--- OBJECTIVE ---
Print all the data, keeping every line exactly as it is.

--- GIVEN DATA ---
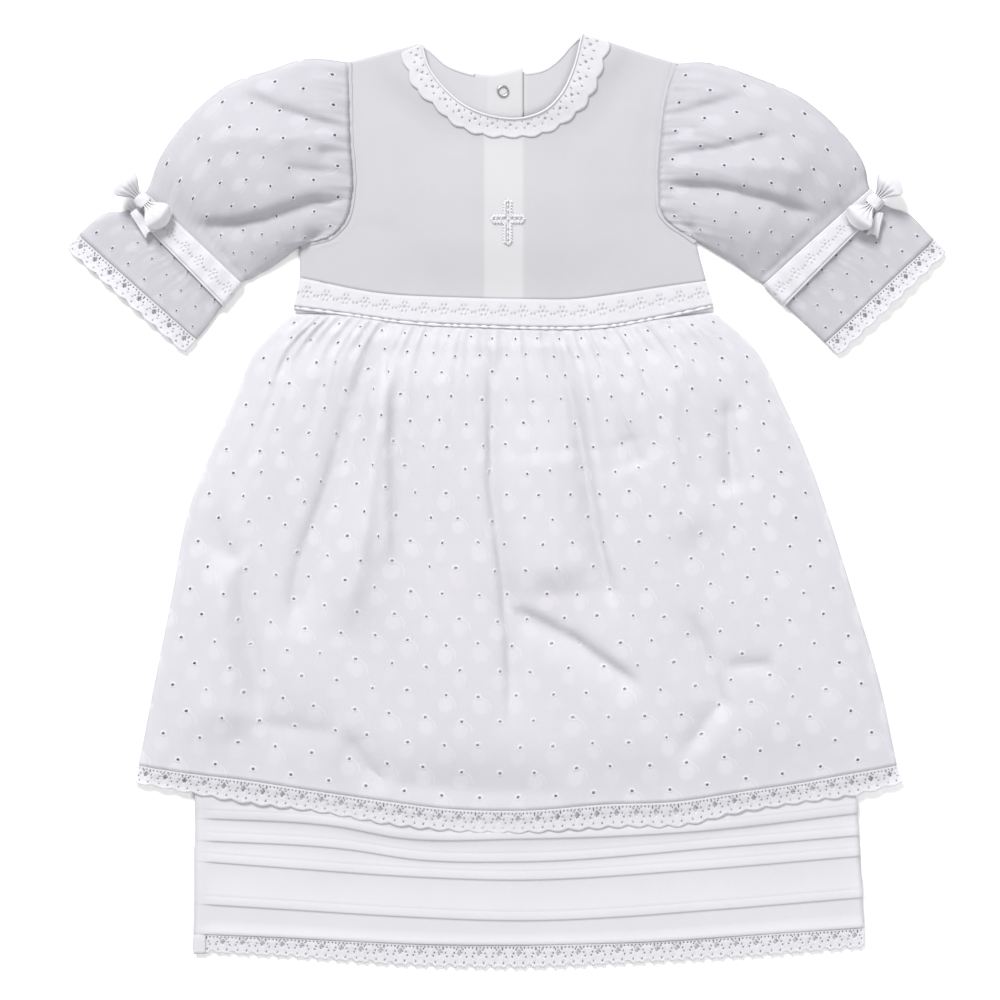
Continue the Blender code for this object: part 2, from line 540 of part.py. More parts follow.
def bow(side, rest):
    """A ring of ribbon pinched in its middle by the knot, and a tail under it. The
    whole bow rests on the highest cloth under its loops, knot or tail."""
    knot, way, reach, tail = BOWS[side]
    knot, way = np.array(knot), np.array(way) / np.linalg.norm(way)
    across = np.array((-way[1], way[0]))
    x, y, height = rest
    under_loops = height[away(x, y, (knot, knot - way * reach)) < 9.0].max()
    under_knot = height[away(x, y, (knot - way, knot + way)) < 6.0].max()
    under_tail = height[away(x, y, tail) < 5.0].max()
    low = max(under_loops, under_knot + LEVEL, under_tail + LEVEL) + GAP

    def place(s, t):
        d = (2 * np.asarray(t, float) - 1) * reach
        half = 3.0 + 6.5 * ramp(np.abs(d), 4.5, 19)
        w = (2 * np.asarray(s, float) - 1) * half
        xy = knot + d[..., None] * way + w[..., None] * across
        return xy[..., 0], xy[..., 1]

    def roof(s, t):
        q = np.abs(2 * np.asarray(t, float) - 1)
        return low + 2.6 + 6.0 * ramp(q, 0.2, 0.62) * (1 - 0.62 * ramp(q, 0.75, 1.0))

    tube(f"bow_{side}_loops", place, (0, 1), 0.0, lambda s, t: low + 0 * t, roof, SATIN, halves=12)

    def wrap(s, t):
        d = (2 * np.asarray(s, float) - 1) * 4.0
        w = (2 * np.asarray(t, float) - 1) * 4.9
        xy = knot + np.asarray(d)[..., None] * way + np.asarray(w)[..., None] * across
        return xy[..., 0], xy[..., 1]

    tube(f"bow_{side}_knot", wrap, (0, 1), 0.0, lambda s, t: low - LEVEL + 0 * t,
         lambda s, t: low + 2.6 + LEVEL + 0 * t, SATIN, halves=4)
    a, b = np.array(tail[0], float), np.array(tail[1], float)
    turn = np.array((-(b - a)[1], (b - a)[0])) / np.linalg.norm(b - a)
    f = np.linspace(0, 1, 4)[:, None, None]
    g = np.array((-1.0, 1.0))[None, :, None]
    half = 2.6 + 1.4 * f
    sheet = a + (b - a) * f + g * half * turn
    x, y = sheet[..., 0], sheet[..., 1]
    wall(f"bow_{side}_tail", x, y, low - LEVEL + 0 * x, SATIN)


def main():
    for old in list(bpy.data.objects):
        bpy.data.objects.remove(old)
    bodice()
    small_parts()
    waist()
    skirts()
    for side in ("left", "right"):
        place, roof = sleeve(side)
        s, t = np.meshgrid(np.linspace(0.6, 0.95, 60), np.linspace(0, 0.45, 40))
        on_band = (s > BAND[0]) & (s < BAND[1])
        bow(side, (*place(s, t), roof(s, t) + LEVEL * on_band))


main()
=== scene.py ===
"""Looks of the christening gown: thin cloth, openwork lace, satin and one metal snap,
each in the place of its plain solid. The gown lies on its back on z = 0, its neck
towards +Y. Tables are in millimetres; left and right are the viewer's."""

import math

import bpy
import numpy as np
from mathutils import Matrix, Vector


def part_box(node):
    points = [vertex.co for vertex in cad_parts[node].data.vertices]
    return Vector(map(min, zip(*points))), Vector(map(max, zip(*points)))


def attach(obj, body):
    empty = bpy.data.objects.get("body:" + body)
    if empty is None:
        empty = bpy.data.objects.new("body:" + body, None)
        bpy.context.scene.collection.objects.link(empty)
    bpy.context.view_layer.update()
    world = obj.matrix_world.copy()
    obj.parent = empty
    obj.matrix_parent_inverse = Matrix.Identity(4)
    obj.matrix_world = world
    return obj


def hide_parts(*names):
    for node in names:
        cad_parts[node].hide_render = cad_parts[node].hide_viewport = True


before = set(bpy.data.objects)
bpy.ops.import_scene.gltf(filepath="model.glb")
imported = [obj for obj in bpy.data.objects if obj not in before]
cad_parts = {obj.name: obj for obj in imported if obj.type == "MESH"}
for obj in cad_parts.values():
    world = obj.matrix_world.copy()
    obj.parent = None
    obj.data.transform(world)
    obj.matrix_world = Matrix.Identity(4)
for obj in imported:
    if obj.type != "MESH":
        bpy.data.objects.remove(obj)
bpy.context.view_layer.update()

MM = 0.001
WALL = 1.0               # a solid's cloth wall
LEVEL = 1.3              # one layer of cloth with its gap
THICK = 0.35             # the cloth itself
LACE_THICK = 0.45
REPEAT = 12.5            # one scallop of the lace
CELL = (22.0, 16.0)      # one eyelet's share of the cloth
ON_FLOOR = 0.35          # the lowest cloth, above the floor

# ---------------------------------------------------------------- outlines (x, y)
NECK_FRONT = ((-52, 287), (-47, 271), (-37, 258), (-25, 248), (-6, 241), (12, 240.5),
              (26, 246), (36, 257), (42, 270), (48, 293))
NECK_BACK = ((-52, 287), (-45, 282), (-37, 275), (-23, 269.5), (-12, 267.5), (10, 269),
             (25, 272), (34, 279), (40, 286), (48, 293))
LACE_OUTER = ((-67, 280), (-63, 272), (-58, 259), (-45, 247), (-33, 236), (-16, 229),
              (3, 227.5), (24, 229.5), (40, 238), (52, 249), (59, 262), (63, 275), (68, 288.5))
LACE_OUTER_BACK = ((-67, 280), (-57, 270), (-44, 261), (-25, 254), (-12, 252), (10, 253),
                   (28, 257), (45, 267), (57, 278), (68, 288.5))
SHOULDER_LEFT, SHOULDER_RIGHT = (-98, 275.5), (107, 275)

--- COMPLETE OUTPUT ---
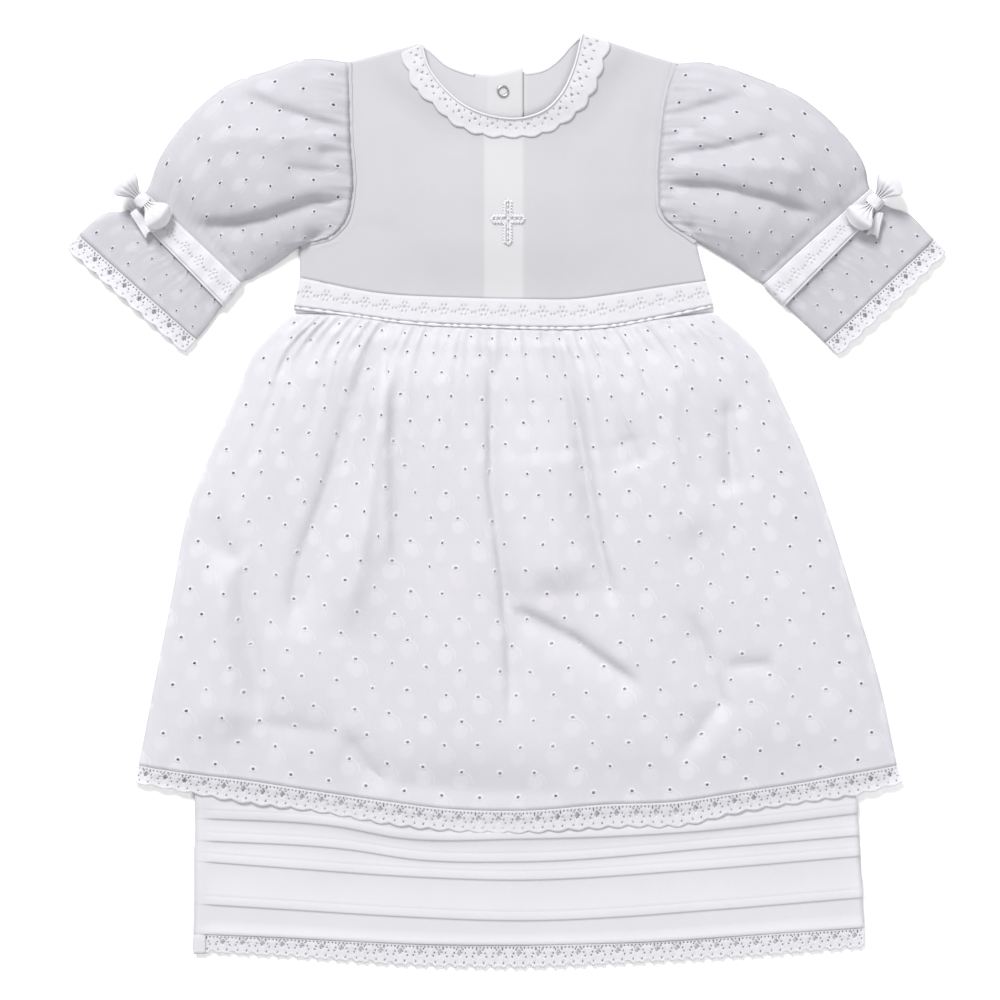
Continue the Blender code for this object: part 2, from line 540 of part.py. More parts follow.
def bow(side, rest):
    """A ring of ribbon pinched in its middle by the knot, and a tail under it. The
    whole bow rests on the highest cloth under its loops, knot or tail."""
    knot, way, reach, tail = BOWS[side]
    knot, way = np.array(knot), np.array(way) / np.linalg.norm(way)
    across = np.array((-way[1], way[0]))
    x, y, height = rest
    under_loops = height[away(x, y, (knot, knot - way * reach)) < 9.0].max()
    under_knot = height[away(x, y, (knot - way, knot + way)) < 6.0].max()
    under_tail = height[away(x, y, tail) < 5.0].max()
    low = max(under_loops, under_knot + LEVEL, under_tail + LEVEL) + GAP

    def place(s, t):
        d = (2 * np.asarray(t, float) - 1) * reach
        half = 3.0 + 6.5 * ramp(np.abs(d), 4.5, 19)
        w = (2 * np.asarray(s, float) - 1) * half
        xy = knot + d[..., None] * way + w[..., None] * across
        return xy[..., 0], xy[..., 1]

    def roof(s, t):
        q = np.abs(2 * np.asarray(t, float) - 1)
        return low + 2.6 + 6.0 * ramp(q, 0.2, 0.62) * (1 - 0.62 * ramp(q, 0.75, 1.0))

    tube(f"bow_{side}_loops", place, (0, 1), 0.0, lambda s, t: low + 0 * t, roof, SATIN, halves=12)

    def wrap(s, t):
        d = (2 * np.asarray(s, float) - 1) * 4.0
        w = (2 * np.asarray(t, float) - 1) * 4.9
        xy = knot + np.asarray(d)[..., None] * way + np.asarray(w)[..., None] * across
        return xy[..., 0], xy[..., 1]

    tube(f"bow_{side}_knot", wrap, (0, 1), 0.0, lambda s, t: low - LEVEL + 0 * t,
         lambda s, t: low + 2.6 + LEVEL + 0 * t, SATIN, halves=4)
    a, b = np.array(tail[0], float), np.array(tail[1], float)
    turn = np.array((-(b - a)[1], (b - a)[0])) / np.linalg.norm(b - a)
    f = np.linspace(0, 1, 4)[:, None, None]
    g = np.array((-1.0, 1.0))[None, :, None]
    half = 2.6 + 1.4 * f
    sheet = a + (b - a) * f + g * half * turn
    x, y = sheet[..., 0], sheet[..., 1]
    wall(f"bow_{side}_tail", x, y, low - LEVEL + 0 * x, SATIN)


def main():
    for old in list(bpy.data.objects):
        bpy.data.objects.remove(old)
    bodice()
    small_parts()
    waist()
    skirts()
    for side in ("left", "right"):
        place, roof = sleeve(side)
        s, t = np.meshgrid(np.linspace(0.6, 0.95, 60), np.linspace(0, 0.45, 40))
        on_band = (s > BAND[0]) & (s < BAND[1])
        bow(side, (*place(s, t), roof(s, t) + LEVEL * on_band))


main()
=== scene.py ===
"""Looks of the christening gown: thin cloth, openwork lace, satin and one metal snap,
each in the place of its plain solid. The gown lies on its back on z = 0, its neck
towards +Y. Tables are in millimetres; left and right are the viewer's."""

import math

import bpy
import numpy as np
from mathutils import Matrix, Vector


def part_box(node):
    points = [vertex.co for vertex in cad_parts[node].data.vertices]
    return Vector(map(min, zip(*points))), Vector(map(max, zip(*points)))


def attach(obj, body):
    empty = bpy.data.objects.get("body:" + body)
    if empty is None:
        empty = bpy.data.objects.new("body:" + body, None)
        bpy.context.scene.collection.objects.link(empty)
    bpy.context.view_layer.update()
    world = obj.matrix_world.copy()
    obj.parent = empty
    obj.matrix_parent_inverse = Matrix.Identity(4)
    obj.matrix_world = world
    return obj


def hide_parts(*names):
    for node in names:
        cad_parts[node].hide_render = cad_parts[node].hide_viewport = True


before = set(bpy.data.objects)
bpy.ops.import_scene.gltf(filepath="model.glb")
imported = [obj for obj in bpy.data.objects if obj not in before]
cad_parts = {obj.name: obj for obj in imported if obj.type == "MESH"}
for obj in cad_parts.values():
    world = obj.matrix_world.copy()
    obj.parent = None
    obj.data.transform(world)
    obj.matrix_world = Matrix.Identity(4)
for obj in imported:
    if obj.type != "MESH":
        bpy.data.objects.remove(obj)
bpy.context.view_layer.update()

MM = 0.001
WALL = 1.0               # a solid's cloth wall
LEVEL = 1.3              # one layer of cloth with its gap
THICK = 0.35             # the cloth itself
LACE_THICK = 0.45
REPEAT = 12.5            # one scallop of the lace
CELL = (22.0, 16.0)      # one eyelet's share of the cloth
ON_FLOOR = 0.35          # the lowest cloth, above the floor

# ---------------------------------------------------------------- outlines (x, y)
NECK_FRONT = ((-52, 287), (-47, 271), (-37, 258), (-25, 248), (-6, 241), (12, 240.5),
              (26, 246), (36, 257), (42, 270), (48, 293))
NECK_BACK = ((-52, 287), (-45, 282), (-37, 275), (-23, 269.5), (-12, 267.5), (10, 269),
             (25, 272), (34, 279), (40, 286), (48, 293))
LACE_OUTER = ((-67, 280), (-63, 272), (-58, 259), (-45, 247), (-33, 236), (-16, 229),
              (3, 227.5), (24, 229.5), (40, 238), (52, 249), (59, 262), (63, 275), (68, 288.5))
LACE_OUTER_BACK = ((-67, 280), (-57, 270), (-44, 261), (-25, 254), (-12, 252), (10, 253),
                   (28, 257), (45, 267), (57, 278), (68, 288.5))
SHOULDER_LEFT, SHOULDER_RIGHT = (-98, 275.5), (107, 275)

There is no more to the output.